Since July, nearly 789,000 jobs have been generated. The national unemployment rate has fallen from 8.3 to 7.7 percent. And, a majority of private sectors have been hiring, leading some economists to believe full-fledged recovery has begun.

But, will these trends continue in 2013? Or, will next quarter’s jobs figures match Q2 2012’s employment data, a quarter in which only 67,000 jobs were filled each month, on average?

Some economists believe the nation’s impending economic recovery will be heavily influenced by the often-mentioned “fiscal cliff,” a collection of tax increases and spending cuts that may transpire next year.

Presently, the so-called “Bush tax cuts” are set to expire on December 31, 2012. If they do, all Americans’ income tax rates will increase, including citizens who currently earn less than $250,000 per year – roughly 98 percent of the nation’s population.

In addition, the Social Security payroll tax cut will expire on December 31st, resulting in a considerable rate hike, from 4.2 to 6.2 percent, according to the Council on Foreign Relations.

If Congress allows such tax cuts to expire, national taxes will likely rise by $536 billion in 2013, an average of $3,500 per household, according to the Tax Policy Center.

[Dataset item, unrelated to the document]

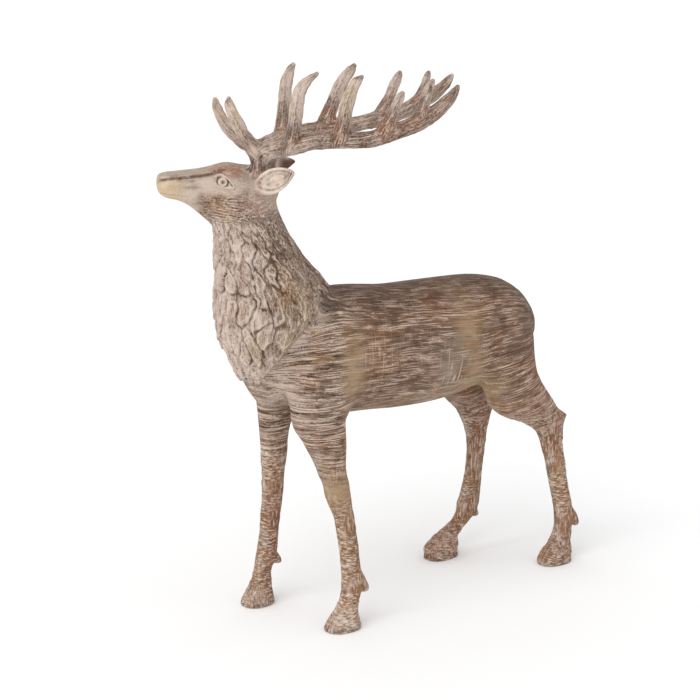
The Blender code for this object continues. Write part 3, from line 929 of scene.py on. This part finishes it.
def body_carving(points):
    """Long shallow gouges along the body, and a few folds where the limbs meet it."""
    x, y, z = points.T
    on_body = smoothstep(340, 400, z) * (1 - in_mane(points)) * smoothstep(-345, -320, y)
    gouges = grain(x / 11, y / 95, (z + 0.05 * y) / 11) - 0.5
    flank = bump(np.hypot((y - 112) / 40, (z - 400) / 55), 1.0)
    elbow = bump(np.hypot((y + 165) / 26, (z - 395) / 60), 1.0)
    blade = bump((y + 150 + 0.25 * (z - 500)) / 16, 1.0)
    blade = blade * smoothstep(400, 430, z) * smoothstep(590, 560, z)
    return on_body * (1.3 * gouges - 3.0 * flank - 2.5 * elbow - 1.6 * blade)


def carving(points):
    return (
        mane_carving(points)
        + face_carving(points)
        + ear_carving(points)
        + antler_carving(points)
        + leg_carving(points)
        + body_carving(points)
    )


def coordinates(data, key="co"):
    values = np.empty(len(data.vertices) * 3, np.float32)
    data.vertices.foreach_get(key, values)
    return values.reshape(-1, 3).astype(float)


def set_coordinates(data, points):
    data.vertices.foreach_set("co", points.astype(np.float32).ravel())
    data.update()


def neighbour_mean(data, count):
    """A function that gives the mean of each point's neighbours for rows of values."""
    edges = np.empty(len(data.edges) * 2, np.int32)
    data.edges.foreach_get("vertices", edges)
    a, b = edges.reshape(-1, 2).T
    degree = np.maximum(np.bincount(a, minlength=count) + np.bincount(b, minlength=count), 1)

    def mean(values):
        sums = [np.bincount(a, row[b], count) + np.bincount(b, row[a], count) for row in values.T]
        return np.column_stack(sums) / degree[:, None]

    return mean


def carved_skin():
    """The figurine's whole surface at the carving's fineness, as mesh data in the row's frame."""
    mesh = bmesh.new()
    mesh.from_mesh(fused("masses", masses(), COARSE_VOXEL, MASS_SMOOTHING))
    slender_forms(mesh)
    data = fused("stag_forms", mesh, FINE_VOXEL, SMOOTHING)
    points = coordinates(data)
    mean = neighbour_mean(data, len(points))
    web = tine_roots(points / UNIT, 26)[:, None]
    for _ in range(ROOT_EASING):
        points += (mean(points) - points) * web * 0.9
    set_coordinates(data, points)
    normals = coordinates(data, "normal")
    points += normals * (carving(points / UNIT) * UNIT)[:, None]
    low = points[:, 2] < GROUND * UNIT
    points[low, 2] = GROUND * UNIT
    set_coordinates(data, points)
    store(data, "depth", "FLOAT", relief_of(data, points), "value")
    rough = bpy.data.objects.new("rough_skin", data)
    bpy.context.scene.collection.objects.link(rough)
    thin = rough.modifiers.new("fewer_faces", "DECIMATE")
    triangles = sum(len(face.vertices) - 2 for face in data.polygons)
    thin.ratio = min(1.0, MOST_SKIN_TRIANGLES / triangles)
    skin_data = evaluated(rough)
    bpy.data.objects.remove(rough)
    return skin_data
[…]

As a result, the national deficit will decline to $641 billion, four percent of GDP, according to the Congressional Budget Office (CBO).

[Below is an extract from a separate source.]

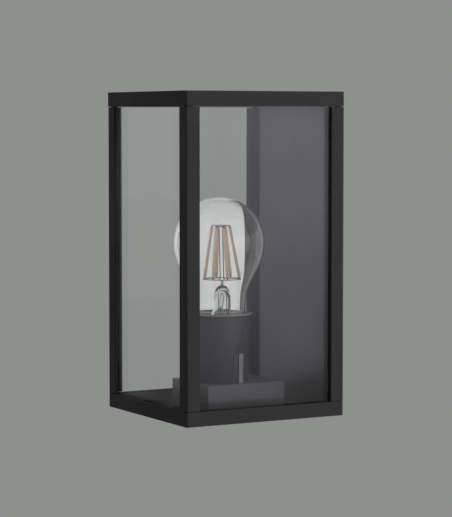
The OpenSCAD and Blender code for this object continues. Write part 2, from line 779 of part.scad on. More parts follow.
module roof_cap() {
  out = roof_overhang;
  color(black) difference() {
    translate([0, 0, roof_z]) linear_extrude(roof_h) rim_outline(out);
    translate([-half_w - out + sheet_t, -lantern_d - out + sheet_t, roof_z - 1])
      cube([lantern_w + 2 * out - 2 * sheet_t, lantern_d + out - 2 * sheet_t, roof_h + 1 - sheet_t]);
    translate([-half_w + post_w - 1, -sheet_t - 1, roof_z - 1])
      cube([lantern_w - 2 * post_w + 2, sheet_t + 2, pan_top + free_gap - roof_z + 1]);
    at_corners() translate([post_screw_in, post_screw_in, lantern_h]) flush_hole();
  }
}

// Foam strips under the roof, just clear of the panes' top edges
module roof_seals() {
  low = glass_top + free_gap;
  high = lantern_h - sheet_t - low;
  start = tab_reach + free_gap;
  width = glass_t + 0.6;
  color(soft_black) {
    translate([-half_w + start, -lantern_d + glass_in - 0.3, low])
      cube([lantern_w - 2 * start, width, high]);
    for (side = [-1, 1]) at_corner(side, false) translate([glass_in - 0.3, start, low])
      cube([width, lantern_d - 2 * start, high]);
  }
}

// Four flush screws through the roof into the posts' upper tabs
module roof_screws() {
  color(soft_black) at_corners() translate([post_screw_in, post_screw_in, lantern_h])
    flush_screw(lantern_h - tab_z + 0.2);
}

// ---- bulb ----

module bulb_contact() {
  color(steel) at_lamp() rotate_extrude() polygon([
    [0, contact_z], [2.5, contact_z], [4.2, contact_z + 0.4], [4.4, contact_z + 0.9],
    [2, contact_z + 0.9], [2, contact_z + 2.3], [0, contact_z + 2.3]]);
}

// Black glass cone between the contact and the cap
module bulb_insulator() {
  color(soft_black) at_lamp() rotate_extrude() polygon([
    [2.3, contact_z + 1.2], [5.2, contact_z + 1.2], [10.4, cap_z - 0.3], [10.4, cap_z + 1.2],
    [2.3, cap_z + 1.2]]);
}

// Nickel-plated cap with the rolled E27 thread
module bulb_cap() {
  low = cap_z + 2.2;
  high = cap_top - 5;
  wall = 0.35;
  inner = thread_r - thread_a - wall;
  color(steel) at_lamp() ring_solid(concat(
    [[10.7, 0, cap_z], [thread_r - thread_a, 0, cap_z + 1.3]],
    [for (z = ring_heights(low, high)) [thread_r, thread_a, z]],
    [[cap_rim_r, 0, high + 1.2], [cap_rim_r, 0, cap_top],
     [cap_rim_r - wall, 0, cap_top], [cap_rim_r - wall, 0, high + 1.4],
     [inner, 0, high], [inner, 0, cap_z + 1.5], [10.45, 0, cap_z + 0.4]]));
}

// Small driver board inside the cap
module bulb_driver() {
  color("seagreen") at_lamp() translate([-7, -0.5, cap_z + 3]) cube([14, 1, 13]);
  color(soft_black) at_lamp() {
    translate([-3, 0.5, cap_z + 5]) cube([6, 3, 5]);
    translate([2.5, 3.5, cap_z + 11]) rotate([90, 0, 0]) cylinder(h = 3.2, r = 2);
  }
}

// Clear bulb: neck, a smooth swell and a round top
function bulb_outline(wall) = concat(
  [[neck_in_r - wall, neck_z - 6.5], [neck_in_r - wall, neck_z - 3.4],
   [neck_r - 1.2 - wall, neck_z - 1.4], [neck_r - wall, neck_z]],
  [for (i = [0 : 10]) let (t = 1 - i / 10, k = bulb_r - wall) [
    bezier(neck_r + 0.4 - wall, neck_r + 0.4 - wall, k, k, 1 - t),
    bezier(curve_z, curve_z + 16, ball_z - 18, ball_z, 1 - t)]],
  [for (i = [1 : 11]) (bulb_r - wall) * [cos(7.5 * i), sin(7.5 * i)] + [0, ball_z]]);

module bulb_glass() {
  inner = bulb_outline(bulb_wall);
  color("white", 0.3) at_lamp() rotate_extrude() polygon(concat(
    bulb_outline(0), [[0, ball_z + bulb_r]], [[0, ball_z + bulb_r - bulb_wall]],
    reversed(inner)));
}

// Glass stem: a flare sealed in the neck, and a bell that carries the wires
module bulb_stem() {
  low = neck_z - 5.5;
  color("white", 0.4) at_lamp() rotate_extrude() polygon(concat(
    [[neck_in_r - bulb_wall - 0.2, low], [8, low + 1.6], [stem_r + 0.4, low + 4],
     [stem_r, low + 8], [stem_r - 0.2, stem_top - 7]],
    [for (i = [1 : 5]) [0.4 + (stem_r - 0.6) * cos(18 * i), stem_top - 7 + 7 * sin(18 * i)]],
    [[0, stem_top], [0, stem_top - 2.5]],
    [[2.6, stem_top - 5], [stem_r - 1.1, stem_top - 9], [stem_r - 1, low + 8],
     [stem_r - 0.4, low + 3.4], [7.6, low + 0.7], [neck_in_r - bulb_wall - 0.2, low - 0.9]]));
}

// Two wires from the cap through the stem to the crown, each a separate solid
module bulb_wires() {
  color(steel) at_lamp() for (x = [-wire_gap, wire_gap])
    translate([x, 0, stem_top - 0.1]) cylinder(h = cage_top - stem_top - 0.5, r = 0.35, $fn = 16);
}

// Crown that joins the filaments' upper ends
module filament_crown() {
  color(steel) at_lamp() {
    translate([0, 0, cage_top - 0.6]) cylinder(h = 0.6, r = 2.2);
    for (i = [0 : filament_count - 1]) rotate(filament_start + 360 * i / filament_count)
      translate([1.5, 0, cage_top - 0.3]) rotate([0, 90, 0])
        cylinder(h = cage_r - 2, r = 0.3, $fn = 16);
  }
}

// Wire ring that joins their lower ends, on two arms from the wires
module filament_ring() {
  color(steel) at_lamp() {
    translate([0, 0, cage_low - 0.5]) rotate_extrude() translate([cage_low_r, 0])
      circle(r = 0.35, $fn = 16);
    for (side = [0, 180]) rotate(side) translate([wire_gap + 0.3, 0, cage_low - 0.5])
      rotate([0, 90, 0]) cylinder(h = cage_low_r - wire_gap - 0.4, r = 0.3, $fn = 16);
  }
}

// Flat filaments leaning out from the crown to the ring
module filaments() {
  color("orange") at_lamp() for (i = [0 : filament_count - 1])
    rotate(filament_start + 360 * i / filament_count)
      translate([cage_r, 0, cage_top - 0.8]) rotate([0, -filament_tilt, 0])
        translate([-filament_t / 2, -filament_w / 2, -filament_l + 1.2])
          cube([filament_t, filament_w, filament_l - 1.4]);
}

hang() mounting_plate();
hang() cable_grommet();
hang() back_pan();
hang() pan_rivets();
hang() head_screws();
hang() bottom_tray();
hang() post_front_left();
hang() post_front_right();
hang() post_rear_left();
hang() post_rear_right();
hang() post_screws();
hang() glass_front();
hang() glass_left();
hang() glass_right();
hang() glass_channels();
hang() glazing_tapes();
hang() lamp_bracket();
hang() bracket_screws();
hang() terminal_block();
hang() terminal_inserts();
hang() terminal_screws();
hang() terminal_fixing();
hang() earth_screw();
hang() earth_tag();
hang() lead_live();
hang() lead_neutral();
hang() lead_earth();
hang() lampholder_shell();
hang() lampholder_collar();
hang() lampholder_core();
hang() lampholder_screws();
hang() thread_sleeve();
hang() centre_contact();
hang() side_contact();
hang() roof_cap();
hang() roof_seals();
hang() roof_screws();
hang() bulb_contact();
hang() bulb_insulator();
hang() bulb_cap();
hang() bulb_driver();
hang() bulb_glass();
hang() bulb_stem();
hang() bulb_wires();
hang() filament_crown();
hang() filament_ring();
hang() filaments();
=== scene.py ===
import math

import bmesh
import bpy
from mathutils import Matrix, Vector


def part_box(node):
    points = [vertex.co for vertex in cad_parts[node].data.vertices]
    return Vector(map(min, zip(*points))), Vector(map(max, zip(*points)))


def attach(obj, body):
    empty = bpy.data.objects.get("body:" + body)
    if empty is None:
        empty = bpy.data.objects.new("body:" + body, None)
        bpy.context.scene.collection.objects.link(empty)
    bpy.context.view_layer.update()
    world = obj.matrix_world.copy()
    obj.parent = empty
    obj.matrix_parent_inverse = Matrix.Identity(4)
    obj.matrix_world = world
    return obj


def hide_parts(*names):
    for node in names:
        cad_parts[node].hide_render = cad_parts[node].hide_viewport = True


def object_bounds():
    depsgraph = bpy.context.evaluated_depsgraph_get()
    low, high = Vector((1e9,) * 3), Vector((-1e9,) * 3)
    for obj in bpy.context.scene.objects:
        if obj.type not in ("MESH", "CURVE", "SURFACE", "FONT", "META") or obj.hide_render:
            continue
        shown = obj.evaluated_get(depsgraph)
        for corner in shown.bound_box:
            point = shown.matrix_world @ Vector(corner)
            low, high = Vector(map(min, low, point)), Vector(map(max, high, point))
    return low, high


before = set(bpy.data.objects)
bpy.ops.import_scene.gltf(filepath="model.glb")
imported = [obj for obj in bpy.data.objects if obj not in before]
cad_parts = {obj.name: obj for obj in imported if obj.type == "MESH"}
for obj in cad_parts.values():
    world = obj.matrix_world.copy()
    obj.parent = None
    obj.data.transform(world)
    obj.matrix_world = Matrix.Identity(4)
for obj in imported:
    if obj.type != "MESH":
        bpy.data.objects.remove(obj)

cad_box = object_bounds()
cad_low, cad_high = cad_box

# ---- Camera ----
# The lantern is seen from its front right corner, a little below the top of its roof.
# A long lens from well back keeps the posts upright.
camera_azimuth = math.radians(61.007)
camera_elevation = math.radians(3.848)
camera_distance = 1.4188
camera_side_step = 0.00124
camera_rise = -0.00437

cam = bpy.data.objects.new("camera", bpy.data.cameras.new("camera"))
bpy.context.scene.collection.objects.link(cam)
cam.data.lens = 143.35
cam.data.sensor_width = 36
cam.data.clip_start = 0.05
cam.data.clip_end = 60
away = Vector((math.sin(camera_azimuth) * math.cos(camera_elevation),
               -math.cos(camera_azimuth) * math.cos(camera_elevation),
               math.sin(camera_elevation)))
sideways = Vector((math.cos(camera_azimuth), math.sin(camera_azimuth), 0))
upwards = away.cross(sideways)
middle = (cad_low + cad_high) / 2
eye = middle + camera_side_step * sideways + camera_rise * upwards + camera_distance * away
cam.matrix_world = Matrix.Translation(eye) @ Matrix((sideways, upwards, away)).transposed().to_4x4()
bpy.context.scene.camera = cam

# ---- Studio ----
# A plain grey backdrop all round, with a pale floor below. Brighter paper to the left, right and
# rear lights the lantern and is seen only in its reflections, and the bulb's glass shows a lighter
# paper behind it. One large soft lamp lights the right-hand side.
bpy.context.scene.view_settings.view_transform = "Standard"
backdrop_grey = (0.2705, 0.2788, 0.2705)
left_azimuth, left_light = -61, 0.66
right_azimuth, right_light = 128, 1.42
rear_azimuth, rear_light = 168, 2.2
behind_glass = (0.765, 0.755, 0.765)
lamp_distance = 2.4
lamp_rise = 0.55
lamp_watts = 102
floor_drop = 1.6
floor_radius = 6


def add(nodes_of, kind, **inputs):
    """Adds a shader node, and joins or sets its inputs by their names."""
    tree = nodes_of.node_tree
    made = tree.nodes.new(kind)
    for name, value in inputs.items():
        place = int(name[1:]) if name[0] == "i" and name[1:].isdigit() else name.replace("_", " ")
        if isinstance(value, bpy.types.NodeSocket):
            tree.links.new(value, made.inputs[place])
        else:
            made.inputs[place].default_value = value
    return made


def maths(nodes_of, job, a, b=0.0):
    made = add(nodes_of, "ShaderNodeMath", i0=a, i1=b)
    made.operation = job
    return made.outputs[0]


def between(nodes_of, value, low, high, to_low=0.0, to_high=1.0):
    """Eases a value from one range into another."""
    made = add(nodes_of, "ShaderNodeMapRange", Value=value, From_Min=low, From_Max=high,
               To_Min=to_low, To_Max=to_high)
    made.interpolation_type = "SMOOTHSTEP"
    return made.outputs["Result"]


def facing(nodes_of, direction, azimuth):
    """How far a direction points to an azimuth round the lantern, from -1 to 1."""
    a = math.radians(azimuth)
    made = add(nodes_of, "ShaderNodeVectorMath", i0=direction, i1=(math.sin(a), -math.cos(a), 0))
    made.operation = "DOT_PRODUCT"
    return made.outputs["Value"]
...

Although deterioration in national deficit may improve the economy on a long-term basis, such a significant decline in a short period of time would likely lead to a negative total growth rate in 2013 – and a possible economic recession.

According to the U.S. National Association of Manufacturers, roughly six million jobs will be lost by 2014 if Congress ignores the fiscal cliff. The public sector will also be impacted by a decline in the budget deficit, as the Center for Regional Analysis at George Mason University has projected 227,000 federal jobs will be lost by December 2013.

Consequently, the CBO has estimated the national unemployment rate could rise to at least nine percent next year, the highest rate recorded since October 2011.

Of course, this can all be avoided. If the fiscal cliff does not transpire – and middle-class tax cuts are extended – 1.6 million jobs will be created, while GDP will rise by 1.3 percent, according to the CBO.

With less than three weeks left before tax cuts expire, the nation’s economic future lies in the hands of our Congressional leaders. But, how will they respond?